Entre los que no lo están, hay varios escritores de mi generación que están escribiendo libros envidiables.

Desde un punto de vista político, ¿crees en un compromiso de parte del escritor? De existir ese compromiso, ¿es social o literario?

Para mí es un compromiso con la literatura, una literatura que cuando está bien hecha necesariamente evidencia ciertas problemáticas, pero sin vanagloriarse de algo que le es intrínseco. La buena literatura termina enfrentando siempre algunas tensiones, pero funciona mejor cuando lo hace desde la perspectiva de los personajes. Si no, se vuelve discursiva, predecible. En este sentido, y antes que nada, la literatura tiene que atrapar y conmover, lograr que el lector se sumerja en un mundo, en una experiencia casi física.

Has dicho que al inicio tu escritura era excesiva. Que has debido tallarla para dar con una voz que te gusta. En ese proceso, ¿qué preocupaciones estéticas te han acompañado?

Intento ser lo más preciso posible, y para ello la revisión es fundamental, porque solo ahí empiezo a percibir los excesos, las redundancias, la maleza.

¿Se puede ser preciso con las palabras?

Quizás no. Quizá estemos condenados a nunca llegar adonde realmente quisiéramos. En ese sentido los escritores fracasamos todos, unos mejor que otros.

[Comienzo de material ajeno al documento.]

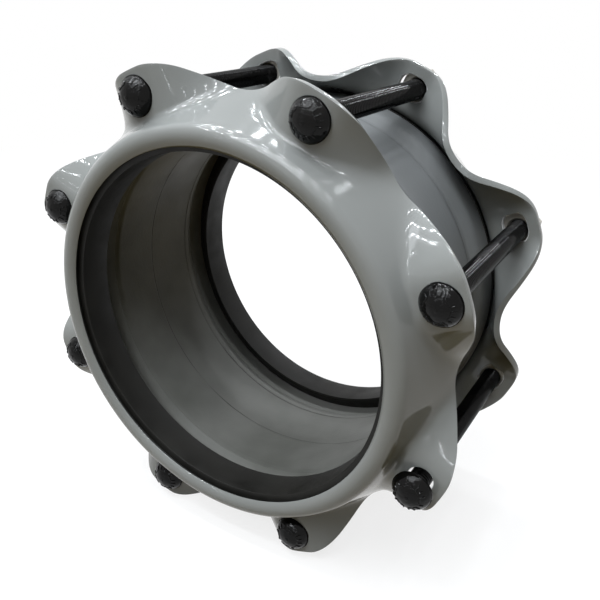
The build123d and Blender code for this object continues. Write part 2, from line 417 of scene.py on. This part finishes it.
crown = -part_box("front_follower")[0].y / MM      # middle of the coupling to the crown of a nose
pipe_clear_radius = 137.025
nose_centre_radius = 147.9      # centre of the bend that the nose is pressed to
nose_centre_depth = 9.5
lip_angle = 140                 # degrees from straight outwards to the lip, where that bend starts
skirt_angle = 20                # and to the skirt, where it ends
heel_radius = 4.2
heel_step = 10                  # degrees
gasket_depths = {"face": 7.6, "shoulder": 23.6, "land": 28.0, "toe": 34.2}
heel_end = 11.0                 # down to here the rubber follows the end ring, past the shoulder the sleeve
toe_wall = 3.5
bell_gap = 0.3
shoulder_radius = 156.62
gasket_round = 0.8
gasket_corner = 25              # degrees, its edges sharper than this are rounded
gasket_columns = 256

rubber, tree, bsdf = shader("gasket_rubber")
cover(
    tree, bsdf, dark=(0.004, 0.0038, 0.0032), light=(0.011, 0.0106, 0.0092), smooth=0.45, dull=0.62,
    tone_scale=30, gloss_scale=60, wave_scale=25, wave_depth=0.3, grain_scale=1500, grain_depth=0.05,
)
dress(bsdf, specular_ior_level=0.18)


def gasket_outline(side):
    """Section of a gasket at one end as (radius, y) points, depths counted from the crown of its end ring."""
    def at(r, depth):
        return r, side * (crown - depth)
    heel = []
    for degrees in range(lip_angle, skirt_angle - 1, -heel_step):
        turn = math.radians(degrees)
        heel.append(at(nose_centre_radius + heel_radius * math.cos(turn),
                       nose_centre_depth - heel_radius * math.sin(turn)))
    rim_radius = sleeve_radius + bell_rise - bell_gap
    return [
        at(pipe_clear_radius, gasket_depths["face"]),
        at(heel[0][0], gasket_depths["face"]),
        *heel,
        at(shoulder_radius, gasket_depths["shoulder"]),
        at(rim_radius, gasket_depths["shoulder"]),
        at(rim_radius, gasket_depths["land"]),
        at(pipe_clear_radius + toe_wall, gasket_depths["toe"]),
        at(pipe_clear_radius, gasket_depths["toe"]),
    ]


def gasket_ring(name, outline):
    """Turns a gasket's section round the pipe axis and rounds its corners."""
    shape = bmesh.new()
    loops = []
    for step in range(gasket_columns):
        turn = math.tau * step / gasket_columns
        sine = math.sin(turn)
        cosine = math.cos(turn)
        loops.append([shape.verts.new((r * MM * sine, y * MM, r * MM * cosine)) for r, y in outline])
    for here, there in zip(loops, loops[1:] + loops[:1]):
        for i in range(len(outline)):
            j = (i + 1) % len(outline)
            shape.faces.new((here[i], here[j], there[j], there[i])).smooth = True
    bmesh.ops.recalc_face_normals(shape, faces=shape.faces)
    mesh = bpy.data.meshes.new(name + "_source")
    shape.to_mesh(mesh)
    shape.free()
    mesh.materials.append(rubber)
    source = add_object(name + "_source", mesh)
    round_edges(source, gasket_round, gasket_corner)
    return settle(source, name)


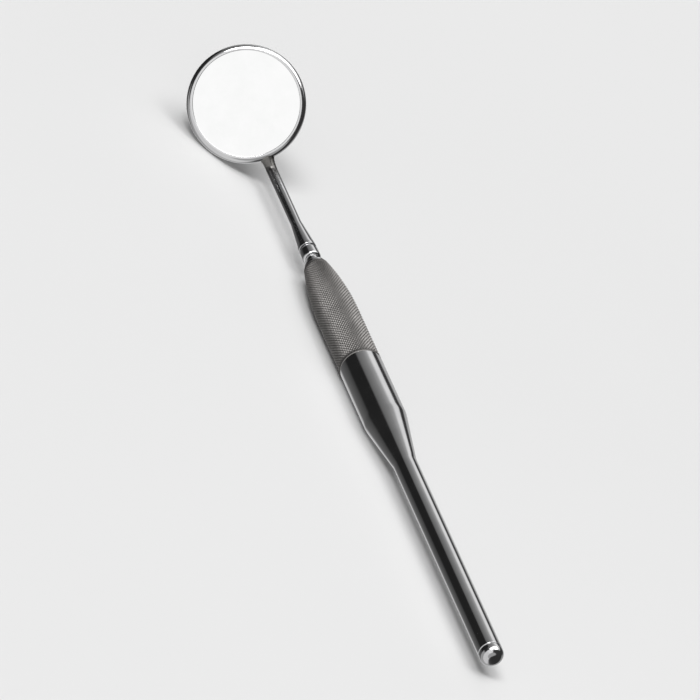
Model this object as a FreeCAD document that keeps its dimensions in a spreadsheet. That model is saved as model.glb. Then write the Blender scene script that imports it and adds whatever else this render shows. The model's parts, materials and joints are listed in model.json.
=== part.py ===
"""Dental mouth mirror: a round mirror head that screws into a hollow, knurled handle.

Frame (millimetres): the instrument lies on a table, z = 0, with the handle along +Y and
the mirror head at the +Y end.  The origin is the middle of the outline it covers on the
table.  It rests on the handle's full-width stretch and on the back edge of the cup, which
is rolled to the -X side.

The handle pieces and the stem are turned shapes.  Each is drawn in its own lengthwise
frame: local z runs along the instrument's axis from the rear tip towards the mirror,
local x points to the side that the mirror face looks to.  The pieces of the head are
turned shapes about the cup's own axis: local z = 0 is the back of the cup and local x
points away from the stem.
"""
import FreeCAD
import Part

import math
import os

import Sketcher
from FreeCAD import Placement, Rotation, Vector

# Driving dimensions, in millimetres and degrees.
SIZES = {
    # Handle, measured from its front rim backwards.
    "handle_length": 116.6,
    "grip_radius": 4.0,
    "grip_length": 31.4,
    "grip_wall": 0.8,
    "nose_length": 16.0,
    "nose_radius": 2.3,
    "barrel_length": 16.3,
    "taper_length": 12.5,
    "taper_blend": 9.0,
    "shank_radius": 2.2,
    "shank_wall": 0.8,
    "barrel_wall": 1.3,
    "spigot_length": 6.0,
    "cap_length": 2.2,
    "cap_rounding": 1.5,
    "plug_length": 5.0,
    # Threaded socket and the stud that screws into it.
    "rim_radius": 2.05,
    "rim_length": 0.8,
    "bush_radius": 1.9,
    "bush_length": 9.0,
    "thread_radius": 1.25,
    "thread_clearance": 0.05,
    "thread_pitch": 0.45,
    "thread_turns": 11.0,
    "stud_lead": 0.25,
    # Lock ring, held between the front rim and the stem's shoulder.
    "ring_length": 4.9,
    "ring_radius": 1.75,
    "ring_hub_radius": 1.45,
    "ring_bore": 1.08,
    "ring_rear_gap": 1.8,
    "ring_front_gap": 0.5,
    # Stem.
    "neck_radius": 1.0,
    "shoulder_radius": 1.7,
    "shoulder_length": 0.8,
    "cone_length": 7.4,
    "stem_radius": 1.05,
    "stem_straight": 28.8,
    "bend_radius": 2.4,
    "stub_length": 1.3,
    "solder_radius": 1.55,
    "solder_tip_radius": 1.15,
    "solder_across": 2.24,
    "solder_depth": 0.45,
    # Mirror head.
    "head_angle": 45.0,
    "cup_radius": 11.25,
    "cup_depth": 2.4,
    "cup_wall": 0.5,
    "cup_floor": 0.4,
    "cup_corner": 1.0,
    "lip_radius": 10.05,
    "lip_thickness": 0.25,
    "lip_rounding": 1.0,
    "glass_radius": 10.45,
    "glass_thickness": 1.3,
    "coating_thickness": 0.1,
    "cement_thickness": 0.35,
    "cement_radius": 10.1,
    # Where the rear end of the handle's axis stands in the frame.
    "axis_x": 6.52,
    "rear_y": -82.18,
}

SHEET = "Sizes"
ON_AXIS = 0
EDGE_TOLERANCE = 1e-4
FRAME_TOLERANCE = 0.05


class Length:
    """A length that knows its value and the spreadsheet expression that gives it."""

    def __init__(self, value, text):
        self.value = value
        self.text = text

    @staticmethod
    def of(other):
        if isinstance(other, Length):
            return other
        return Length(float(other), repr(float(other)))

    def __add__(self, other):
        other = Length.of(other)
        return Length(self.value + other.value, f"({self.text} + {other.text})")

    def __sub__(self, other):
        other = Length.of(other)
        return Length(self.value - other.value, f"({self.text} - {other.text})")

    def __mul__(self, other):
        other = Length.of(other)
        return Length(self.value * other.value, f"({self.text} * {other.text})")

    def __truediv__(self, other):
        other = Length.of(other)
        return Length(self.value / other.value, f"({self.text} / {other.text})")


def size(name):
    return Length(SIZES[name], f"{SHEET}.{name}")


def write_sheet(doc):
    """Put every driving dimension in the spreadsheet under its own alias."""
    sheet = doc.addObject("Spreadsheet::Sheet", SHEET)
    for row, (name, value) in enumerate(SIZES.items(), start=1):
        sheet.set(f"A{row}", name)
        sheet.set(f"B{row}", str(value))
        sheet.setAlias(f"B{row}", name)
    doc.recompute()


# ---------------------------------------------------------------------------
# Turned shapes
# ---------------------------------------------------------------------------

def origin_plane(body, role):
    for feature in body.Origin.OriginFeatures:
        if feature.Role == role:
            return feature
    raise ValueError(f"{body.Label} has no {role}")


def new_sketch(body, name, role):
    sketch = body.newObject("Sketcher::SketchObject", name)
    sketch.AttachmentSupport = [(origin_plane(body, role), "")]
    sketch.MapMode = "FlatFace"
    return sketch


def drive(sketch, constraint, length):
    """Add a constraint to the sketch and bind its value to the spreadsheet."""
    index = sketch.addConstraint(constraint)
    sketch.setExpression(f"Constraints[{index}]", length.text)


def end_near(sketch, curve, point):
    """Which end of a sketch curve (1 = start, 2 = end) lies at a point."""
    return min((1, 2), key=lambda end: (sketch.getPoint(curve, end) - point).Length)


def arc_through(start, end, radius):
    """The short arc from start to end whose bulge lies to the right of that direction."""
    chord = end - start
    middle = (start + end) * 0.5
    reach = math.sqrt(radius ** 2 - (chord.Length / 2) ** 2)
    side = Vector(chord.y, -chord.x, 0).normalize()
    return Part.Arc(start, middle + side * (radius - reach), end)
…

Otro de tus intereses es el cine. La construcción de atmósferas, de escenas, el manejo de espacios, ¿son un aporte de ese género a tu escritura?

El mayor aprendizaje que muchos escritores señalan con relación al cine está vinculado con lo visual. A mí eso no me importa tanto porque siento que la mejor literatura, la actual o la de hace cinco siglos, es necesariamente visual, y que ese no es un rasgo que haya tomado del cine.

De él me interesa más aprender otras cosas. Cómo lidiar con el tiempo, con las esperas y el silencio. Cómo montar el material, dónde cortar, por qué ahí, buscando qué. Y mucho de esto desemboca en el tema inicial de nuestra charla: el ritmo. Siento que un escritor puede aprender mucho de ritmo por medio del cine. Y de la música, por supuesto.